━━━ Exercise inputs

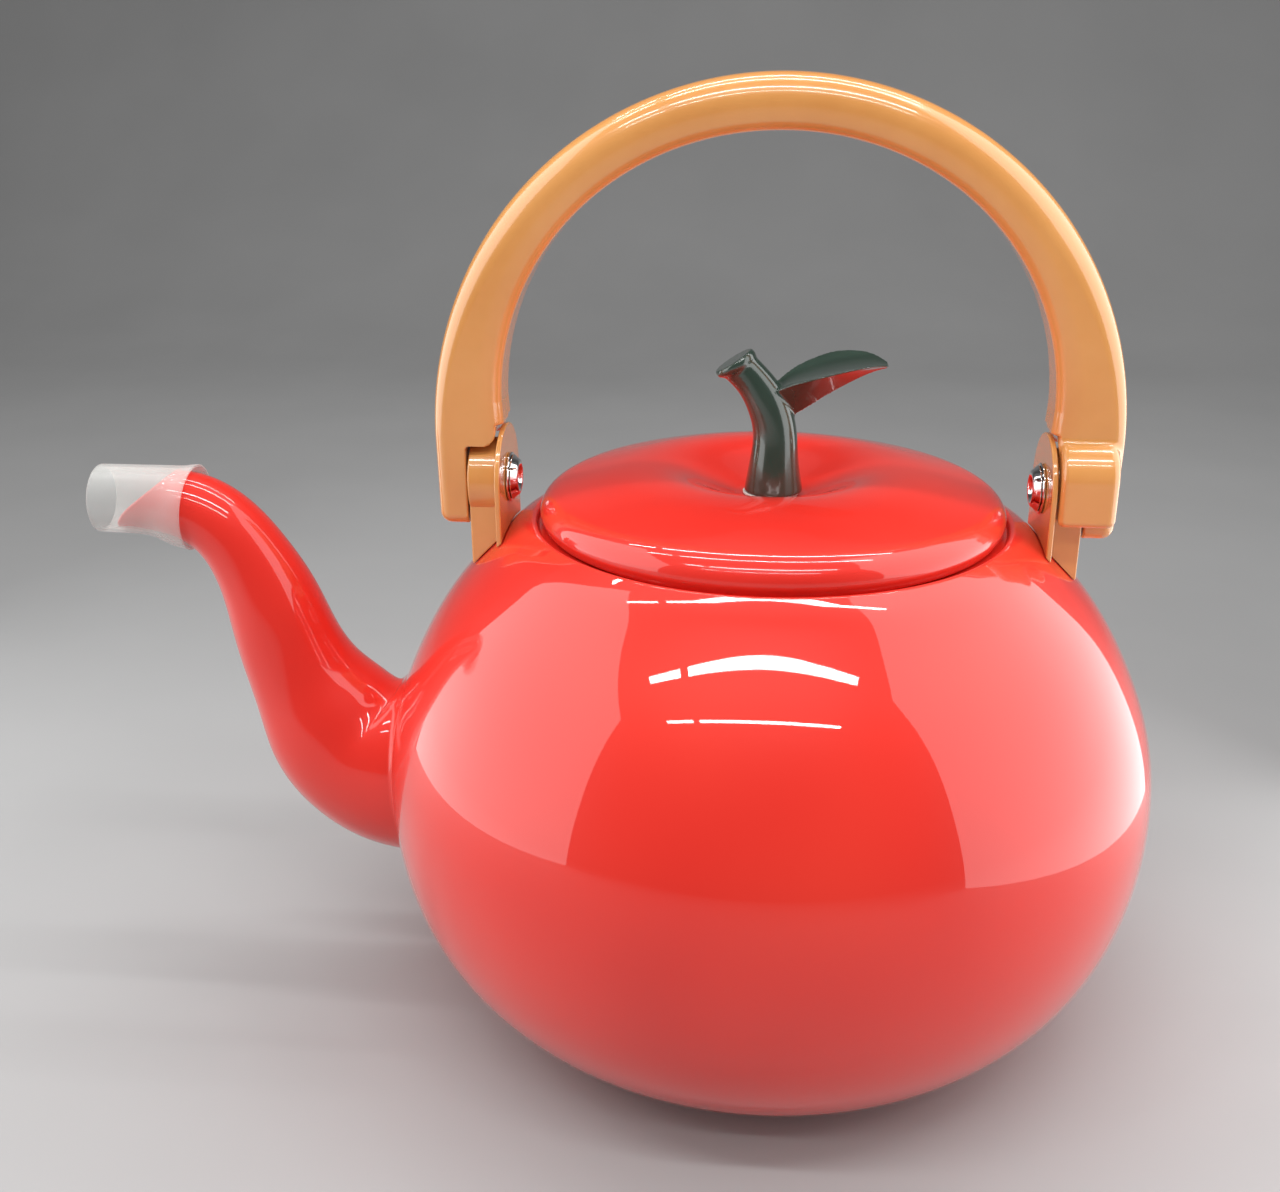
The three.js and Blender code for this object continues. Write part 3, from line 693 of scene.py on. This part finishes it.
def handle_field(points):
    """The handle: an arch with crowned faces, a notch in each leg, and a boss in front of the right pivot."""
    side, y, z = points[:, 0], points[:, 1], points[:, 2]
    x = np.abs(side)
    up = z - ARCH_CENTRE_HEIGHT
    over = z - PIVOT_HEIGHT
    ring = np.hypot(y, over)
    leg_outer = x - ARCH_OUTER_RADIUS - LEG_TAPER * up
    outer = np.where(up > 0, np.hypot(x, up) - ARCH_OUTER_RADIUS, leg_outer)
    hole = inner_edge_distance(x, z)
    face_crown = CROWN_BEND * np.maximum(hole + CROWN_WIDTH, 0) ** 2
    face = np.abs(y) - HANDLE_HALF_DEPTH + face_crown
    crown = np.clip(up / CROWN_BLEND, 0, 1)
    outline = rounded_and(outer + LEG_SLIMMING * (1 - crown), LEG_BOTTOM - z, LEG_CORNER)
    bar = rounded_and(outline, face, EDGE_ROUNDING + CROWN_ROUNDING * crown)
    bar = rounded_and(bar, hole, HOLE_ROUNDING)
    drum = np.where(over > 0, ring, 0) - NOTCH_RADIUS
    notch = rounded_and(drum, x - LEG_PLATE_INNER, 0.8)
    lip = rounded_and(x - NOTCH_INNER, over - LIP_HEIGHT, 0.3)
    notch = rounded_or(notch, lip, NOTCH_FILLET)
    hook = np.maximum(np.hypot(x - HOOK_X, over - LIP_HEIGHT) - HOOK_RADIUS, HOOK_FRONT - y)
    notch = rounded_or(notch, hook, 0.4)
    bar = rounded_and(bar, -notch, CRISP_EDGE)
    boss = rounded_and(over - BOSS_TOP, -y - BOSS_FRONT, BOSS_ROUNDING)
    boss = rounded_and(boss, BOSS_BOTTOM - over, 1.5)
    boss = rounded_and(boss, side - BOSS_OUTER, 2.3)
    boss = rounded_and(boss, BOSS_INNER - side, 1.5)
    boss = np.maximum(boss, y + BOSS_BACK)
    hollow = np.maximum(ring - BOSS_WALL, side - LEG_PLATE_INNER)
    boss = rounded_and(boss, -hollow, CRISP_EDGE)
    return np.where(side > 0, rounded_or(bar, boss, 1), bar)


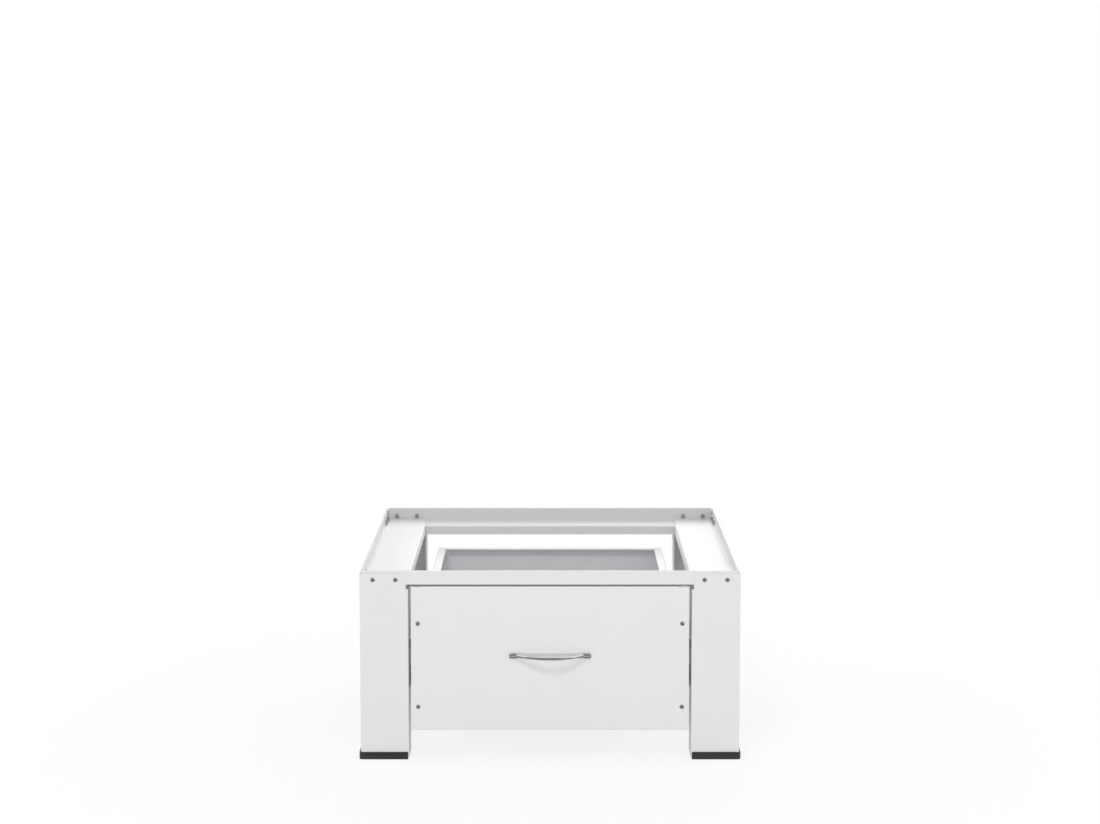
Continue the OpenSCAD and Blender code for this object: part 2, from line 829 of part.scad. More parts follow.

━━━━━━

● **Goal**:
Look above for every line with the word "part" and copy it.

● **Response**:
The three.js and Blender code for this object continues. Write part 3, from line 693 of scene.py on. This part finishes it.
Continue the OpenSCAD and Blender code for this object: part 2, from line 829 of part.scad. More parts follow.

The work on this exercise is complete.